Villa Sciarra is a park in Rome named for the villa at its centre. It is located between the neighborhoods of Trastevere, Gianicolo and Monteverde Vecchio.

==History==
In 1653 Cardinal Antonio Barberini bought most of the land within the Janiculum walls between Porta Portese and Porta San Pancrazio to build an estate mainly used as a farm. In 1811 the property was acquired by the Colonna di Sciarra, who gave the villa its current name and enlarged it by acquiring the land belonging to Monastero di San Cosimato. In the 1880s Prince Maffeo Sciarra Colonna went bankrupt and the estate was split and a large part of it became a residential area.

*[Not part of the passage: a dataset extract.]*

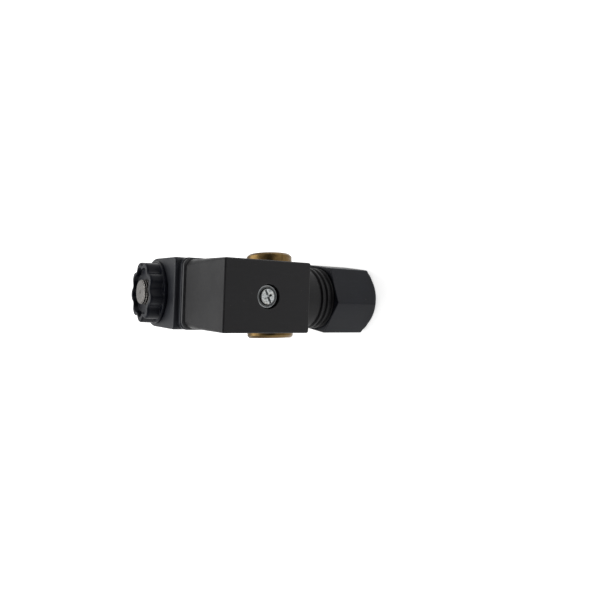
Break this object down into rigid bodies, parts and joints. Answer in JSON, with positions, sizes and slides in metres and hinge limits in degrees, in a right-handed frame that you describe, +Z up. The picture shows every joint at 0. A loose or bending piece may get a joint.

The last owners, George Washington Wurts and his wife Henrietta Tower, who was the sister of Charlemagne Tower, established the remaining land as a botanic garden and aviary complex embellished with an original sculptural decoration coming from an 18th-century Lombard villa near Milan. The park was given to Benito Mussolini by the widowed Henrietta in 1932 on condition it became a public park.

==Location==
The best approach is from Viale Trastevere. At the Ministry of Education turn onto Via E. Morosini, then take the first left (Via Dandolo) to make the climb and turn left at Via Calandrelli. In Via Calandrelli there are two entrances which are the first giving on to Piazzale Wurts, designed by Pio Piacentini and the second at Largo E. Mintilli.